The lawyer contended that the “only authority that can make rules regulating the practice and procedure of the court is the honourable SC and not Parliament”.
He said that “subject to the law and the Constitution” did not mean that Parliament could legislate in this regard. “If rule-making power is made subject to legislation, then the rule-making power of the SC will become functus officio,” he said.
He further contended that constitutional grant of rule-making power was construed as a continuing power, “so there cannot be any limitations on that”.
However, CJP Isa stated that under the counsel’s arguments six words of the Constitution could be deleted “as rendered meaningless”. “I am reading it like that if I accept your contentions,” Justice Isa said.
Zuberi contended that “subject to” meant that it was restrictive in nature because a constitutional power, which was a continuing power, was being given to the SC.
The lawyer said that if the Constitution was giving the legislature power for rule-making, it used specific words. He referred to Article 154(5), which states: “Until Majlis-i-Shoora makes provision by law, the Council [of Common Interest] may make its rules of procedure”. He also referred to Article 6(3) and Article 151(2).
Justice Akhtar asked whether subsequent legislation could “displace” rules that were lawfully and constitutionally framed by the apex court.
“No, they cannot for the simple reason that it will become ad nauseam. For example, can now the SC make a law regulating its practice and procedure overriding Parliament’s? Where will we stop?” Zuberi contended.
At one point, CJP Isa remarked, “The day we hear this case, the weeks we hear this case, our institution exceeds our disposal. The day we don’t, our disposal exceeds our execution. If you think this is a never-ending hearing, this is the last day of the hearing.”
He urged the SCBA president to continue his arguments in the case, telling him to move on to the next point. He expressed displeasure with Zuberi submitting documents to the court during the hearing.
“This is most unfair. We had asked people to file […] We have told everybody to file […] And is this an easy thing to read? Could you not have done this before?” he asked Zuberi.
Moving on with his arguments, the SCBA president said that Article 175 gave Parliament the power to legislate but it also had to be read with Article 142(A) and Entry 55.
“Does Article 191 confer jurisdiction or does it confer power?” asked Justice Ahsan.
“I would say it confers power,” Zuberi said. He said that the most important word used in the provision was “regulate”.
“Article 191 is not a jurisdiction conferring article it is a power conferring article. And there is a distinction between jurisdiction and power,” Justice Ahsan remarked.
Continuing his arguments, the counsel said that the power exercised under Article 191 was a constitutional power which vested the SC to regulate its practice and procedure, adding that Parliament could not interfere in this regard.
He said that the words “subject to” meant that it was not an enabling provision but rather a restrictive provision.

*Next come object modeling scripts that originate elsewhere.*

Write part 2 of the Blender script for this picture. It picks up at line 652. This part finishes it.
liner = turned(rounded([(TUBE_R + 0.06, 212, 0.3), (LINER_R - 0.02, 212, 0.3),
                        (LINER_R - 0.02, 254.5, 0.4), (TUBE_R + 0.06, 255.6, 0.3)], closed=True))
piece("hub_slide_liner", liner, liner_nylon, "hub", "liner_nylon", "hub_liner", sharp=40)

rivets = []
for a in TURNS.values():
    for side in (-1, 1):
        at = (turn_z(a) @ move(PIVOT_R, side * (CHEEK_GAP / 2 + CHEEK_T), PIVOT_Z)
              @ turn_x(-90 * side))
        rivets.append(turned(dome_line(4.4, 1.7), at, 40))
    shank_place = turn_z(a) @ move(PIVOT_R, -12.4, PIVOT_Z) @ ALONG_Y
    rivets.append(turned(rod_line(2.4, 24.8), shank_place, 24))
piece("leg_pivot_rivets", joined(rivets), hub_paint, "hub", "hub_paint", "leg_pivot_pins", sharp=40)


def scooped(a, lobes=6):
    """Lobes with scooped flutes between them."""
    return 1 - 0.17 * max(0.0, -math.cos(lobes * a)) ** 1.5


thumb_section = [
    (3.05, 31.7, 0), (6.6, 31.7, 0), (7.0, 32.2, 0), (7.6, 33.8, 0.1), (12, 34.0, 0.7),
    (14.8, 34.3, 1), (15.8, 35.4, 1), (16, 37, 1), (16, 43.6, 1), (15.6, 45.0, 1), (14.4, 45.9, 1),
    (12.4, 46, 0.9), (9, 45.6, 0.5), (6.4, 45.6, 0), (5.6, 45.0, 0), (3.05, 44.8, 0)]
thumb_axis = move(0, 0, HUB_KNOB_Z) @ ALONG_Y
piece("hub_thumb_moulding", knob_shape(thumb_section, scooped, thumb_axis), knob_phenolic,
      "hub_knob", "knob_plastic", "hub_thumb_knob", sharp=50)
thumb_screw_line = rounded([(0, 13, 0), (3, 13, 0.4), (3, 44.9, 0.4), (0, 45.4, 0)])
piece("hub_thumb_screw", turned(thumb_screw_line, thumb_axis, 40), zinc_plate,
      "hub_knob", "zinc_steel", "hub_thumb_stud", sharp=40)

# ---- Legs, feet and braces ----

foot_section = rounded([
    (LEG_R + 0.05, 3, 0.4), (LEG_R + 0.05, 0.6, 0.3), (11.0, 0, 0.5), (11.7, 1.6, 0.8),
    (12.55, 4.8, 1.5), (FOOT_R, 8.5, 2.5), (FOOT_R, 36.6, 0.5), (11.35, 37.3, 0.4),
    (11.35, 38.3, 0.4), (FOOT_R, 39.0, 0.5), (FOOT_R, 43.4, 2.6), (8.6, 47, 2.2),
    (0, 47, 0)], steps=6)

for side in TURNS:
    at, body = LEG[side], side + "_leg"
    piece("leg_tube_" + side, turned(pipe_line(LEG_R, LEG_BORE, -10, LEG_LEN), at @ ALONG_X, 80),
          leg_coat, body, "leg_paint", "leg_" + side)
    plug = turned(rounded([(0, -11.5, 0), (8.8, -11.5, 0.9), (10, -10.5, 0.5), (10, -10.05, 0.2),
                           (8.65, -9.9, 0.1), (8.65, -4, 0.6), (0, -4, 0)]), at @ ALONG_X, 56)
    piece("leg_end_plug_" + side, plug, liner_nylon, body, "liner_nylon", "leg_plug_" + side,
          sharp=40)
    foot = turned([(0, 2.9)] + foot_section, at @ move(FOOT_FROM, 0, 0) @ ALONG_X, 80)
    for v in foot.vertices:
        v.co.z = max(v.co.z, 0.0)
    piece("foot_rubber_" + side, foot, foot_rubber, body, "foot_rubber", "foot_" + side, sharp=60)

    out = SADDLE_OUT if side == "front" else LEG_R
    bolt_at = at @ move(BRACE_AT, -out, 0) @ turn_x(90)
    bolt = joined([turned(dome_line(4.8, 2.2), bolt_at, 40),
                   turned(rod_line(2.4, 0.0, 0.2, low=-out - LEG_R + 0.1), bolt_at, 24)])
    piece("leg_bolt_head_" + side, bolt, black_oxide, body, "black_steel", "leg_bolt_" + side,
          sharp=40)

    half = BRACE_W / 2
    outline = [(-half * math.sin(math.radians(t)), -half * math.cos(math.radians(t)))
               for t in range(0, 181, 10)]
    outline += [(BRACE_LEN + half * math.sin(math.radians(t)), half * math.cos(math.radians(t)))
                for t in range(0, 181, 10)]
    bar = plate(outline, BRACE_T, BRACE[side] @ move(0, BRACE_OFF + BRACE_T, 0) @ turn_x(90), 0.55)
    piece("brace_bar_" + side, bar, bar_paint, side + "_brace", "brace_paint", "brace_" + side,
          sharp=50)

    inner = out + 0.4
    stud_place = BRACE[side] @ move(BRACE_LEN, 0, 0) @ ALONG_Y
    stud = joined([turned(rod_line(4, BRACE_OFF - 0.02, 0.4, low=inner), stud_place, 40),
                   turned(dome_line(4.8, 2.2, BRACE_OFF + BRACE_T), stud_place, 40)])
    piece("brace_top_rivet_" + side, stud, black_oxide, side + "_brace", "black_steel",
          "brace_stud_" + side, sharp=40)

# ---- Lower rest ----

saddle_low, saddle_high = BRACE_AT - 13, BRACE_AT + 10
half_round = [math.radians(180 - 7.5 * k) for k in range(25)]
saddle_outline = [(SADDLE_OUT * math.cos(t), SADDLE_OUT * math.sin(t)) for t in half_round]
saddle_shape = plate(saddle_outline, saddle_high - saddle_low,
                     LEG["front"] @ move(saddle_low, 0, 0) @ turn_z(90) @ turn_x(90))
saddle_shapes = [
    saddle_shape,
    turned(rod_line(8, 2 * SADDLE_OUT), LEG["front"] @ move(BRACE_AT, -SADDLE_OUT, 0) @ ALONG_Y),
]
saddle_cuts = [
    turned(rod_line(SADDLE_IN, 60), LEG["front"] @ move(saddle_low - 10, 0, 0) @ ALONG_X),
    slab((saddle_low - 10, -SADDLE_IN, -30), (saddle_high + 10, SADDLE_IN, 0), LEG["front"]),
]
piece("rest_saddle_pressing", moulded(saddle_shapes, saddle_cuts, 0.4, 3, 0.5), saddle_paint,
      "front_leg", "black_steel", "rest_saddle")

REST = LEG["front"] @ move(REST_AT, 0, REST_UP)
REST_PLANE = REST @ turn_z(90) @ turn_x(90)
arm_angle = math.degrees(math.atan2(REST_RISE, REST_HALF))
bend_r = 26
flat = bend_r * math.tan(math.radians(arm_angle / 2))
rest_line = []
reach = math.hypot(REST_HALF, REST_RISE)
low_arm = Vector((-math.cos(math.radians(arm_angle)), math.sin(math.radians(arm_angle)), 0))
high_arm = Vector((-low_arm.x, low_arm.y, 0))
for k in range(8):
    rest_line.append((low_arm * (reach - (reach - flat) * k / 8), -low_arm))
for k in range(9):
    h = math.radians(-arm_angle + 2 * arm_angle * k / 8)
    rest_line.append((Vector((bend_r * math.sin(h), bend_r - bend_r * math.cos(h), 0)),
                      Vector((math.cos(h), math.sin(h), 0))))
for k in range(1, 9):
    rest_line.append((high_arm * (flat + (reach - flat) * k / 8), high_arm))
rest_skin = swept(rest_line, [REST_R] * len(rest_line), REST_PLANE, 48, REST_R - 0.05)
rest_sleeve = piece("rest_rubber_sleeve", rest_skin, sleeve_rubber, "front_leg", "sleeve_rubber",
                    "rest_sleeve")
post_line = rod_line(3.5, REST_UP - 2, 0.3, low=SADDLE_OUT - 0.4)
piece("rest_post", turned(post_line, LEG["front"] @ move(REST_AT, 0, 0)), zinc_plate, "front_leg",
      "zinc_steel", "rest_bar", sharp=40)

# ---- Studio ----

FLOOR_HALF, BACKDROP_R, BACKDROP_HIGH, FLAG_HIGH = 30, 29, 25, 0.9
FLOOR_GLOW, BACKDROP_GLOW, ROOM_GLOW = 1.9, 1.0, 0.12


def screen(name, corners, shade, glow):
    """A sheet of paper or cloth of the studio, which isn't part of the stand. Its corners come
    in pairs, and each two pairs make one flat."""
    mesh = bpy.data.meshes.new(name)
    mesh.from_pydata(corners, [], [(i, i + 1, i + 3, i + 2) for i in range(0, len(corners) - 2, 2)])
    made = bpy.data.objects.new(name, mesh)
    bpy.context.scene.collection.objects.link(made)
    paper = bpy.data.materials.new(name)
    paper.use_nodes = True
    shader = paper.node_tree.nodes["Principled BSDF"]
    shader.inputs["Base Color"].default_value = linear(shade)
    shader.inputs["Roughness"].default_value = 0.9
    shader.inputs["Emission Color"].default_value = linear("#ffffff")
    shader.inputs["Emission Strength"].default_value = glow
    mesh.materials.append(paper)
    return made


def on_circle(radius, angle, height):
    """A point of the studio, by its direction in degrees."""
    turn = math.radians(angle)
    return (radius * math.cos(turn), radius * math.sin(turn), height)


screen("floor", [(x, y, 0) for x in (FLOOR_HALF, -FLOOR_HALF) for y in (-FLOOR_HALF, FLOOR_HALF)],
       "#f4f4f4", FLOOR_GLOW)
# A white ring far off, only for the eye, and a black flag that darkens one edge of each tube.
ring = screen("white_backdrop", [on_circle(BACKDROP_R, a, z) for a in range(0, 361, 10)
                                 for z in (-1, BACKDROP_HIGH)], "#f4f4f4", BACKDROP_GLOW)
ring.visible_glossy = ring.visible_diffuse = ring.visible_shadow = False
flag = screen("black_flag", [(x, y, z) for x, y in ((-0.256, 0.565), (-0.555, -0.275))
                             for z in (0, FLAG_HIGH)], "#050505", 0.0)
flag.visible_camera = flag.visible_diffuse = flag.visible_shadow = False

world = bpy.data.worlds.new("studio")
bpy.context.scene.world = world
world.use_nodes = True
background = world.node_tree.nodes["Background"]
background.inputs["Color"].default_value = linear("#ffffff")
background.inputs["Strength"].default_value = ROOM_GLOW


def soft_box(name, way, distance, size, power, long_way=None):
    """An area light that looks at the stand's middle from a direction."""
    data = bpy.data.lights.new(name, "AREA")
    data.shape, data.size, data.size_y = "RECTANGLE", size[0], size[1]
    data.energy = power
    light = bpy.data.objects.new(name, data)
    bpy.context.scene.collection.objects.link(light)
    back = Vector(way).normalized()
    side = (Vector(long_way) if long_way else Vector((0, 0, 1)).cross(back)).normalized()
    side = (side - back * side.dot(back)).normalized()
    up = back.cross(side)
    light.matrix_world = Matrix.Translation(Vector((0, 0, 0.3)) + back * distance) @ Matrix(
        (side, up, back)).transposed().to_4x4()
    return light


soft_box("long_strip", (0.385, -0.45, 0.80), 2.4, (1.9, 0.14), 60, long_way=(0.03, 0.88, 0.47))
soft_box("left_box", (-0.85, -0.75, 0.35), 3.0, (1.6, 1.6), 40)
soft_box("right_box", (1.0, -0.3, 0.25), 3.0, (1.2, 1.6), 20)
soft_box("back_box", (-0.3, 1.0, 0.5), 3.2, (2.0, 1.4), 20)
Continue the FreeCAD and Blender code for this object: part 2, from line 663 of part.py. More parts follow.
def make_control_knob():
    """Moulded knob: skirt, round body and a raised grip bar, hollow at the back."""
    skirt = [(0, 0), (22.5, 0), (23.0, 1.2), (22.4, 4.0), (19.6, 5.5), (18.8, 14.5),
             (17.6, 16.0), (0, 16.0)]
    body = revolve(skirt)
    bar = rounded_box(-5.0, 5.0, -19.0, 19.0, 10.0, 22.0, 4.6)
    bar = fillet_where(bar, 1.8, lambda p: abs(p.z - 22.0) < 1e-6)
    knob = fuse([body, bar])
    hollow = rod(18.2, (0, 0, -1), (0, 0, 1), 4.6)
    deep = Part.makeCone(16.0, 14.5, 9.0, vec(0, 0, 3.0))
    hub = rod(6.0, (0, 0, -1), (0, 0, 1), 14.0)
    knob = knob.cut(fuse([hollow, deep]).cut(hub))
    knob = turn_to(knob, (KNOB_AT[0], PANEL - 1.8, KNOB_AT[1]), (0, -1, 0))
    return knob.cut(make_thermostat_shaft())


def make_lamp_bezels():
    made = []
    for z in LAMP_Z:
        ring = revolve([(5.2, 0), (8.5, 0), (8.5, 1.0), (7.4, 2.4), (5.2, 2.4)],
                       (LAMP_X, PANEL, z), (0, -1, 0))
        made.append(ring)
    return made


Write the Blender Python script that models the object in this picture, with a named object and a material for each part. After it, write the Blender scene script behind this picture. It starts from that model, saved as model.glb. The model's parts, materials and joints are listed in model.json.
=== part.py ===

“If you argue in context of Pakistan and why presumably the legislature enacted this law […] they are giving a right of appeal under Article 184(3). You [have not talked] about how Article 184 has been used. Either say it is being used correctly or incorrectly or sometimes being used correctly and sometimes incorrectly. Say something,” Justice Isa told the lawyer.
He said that the SCBA president had not brought a petition before the court and asked what his “anxiety” was with regards to the law. CJP Isa then asked about how Article 184(3) had been used.
“Human rights cell, is it mentioned in any rule or law? Put Parliament aside. Is there any mention in our own rules?” CJP Isa said. He went on to say that Article 184(3) as far as habeas corpus was concerned, there was mention of it in the rules.
“But the other powers used under Article184(3) were those mentioned in the rules or not?” he asked. Justice Isa said that Article 191 did not stated that the chief justice could make the rules or a human rights cell.
“Before the world raises a finger, I raise a finger on myself. Powers used under Article 184(3) in thousands of cases — some were of general public interest [but] some became personal — you are not explaining this,” CJP Isa said.
He said that how Article 184(3) had been used was a “reality of Pakistan”. He told the lawyer to either argue that it had been used correctly or to say it was not and then give a remedy.
“If a mistake has been made, then whose responsibility is it to find a remedy? The biggest responsibility is of this court. After that maybe Parliament. If we have made a mistake then we should rectify it. If Parliament has made a mistake then it should rectify it. If we don’t correct our mistake, then can Parliament?” Justice Isa said, remarking the the counsel was overlooking whatever had happened in Pakistan.
CJP Isa remarked that the SCBA president was representing a particular party, to which Zuberi said he was not. The lawyer stated that he was appearing on behalf of the bar association.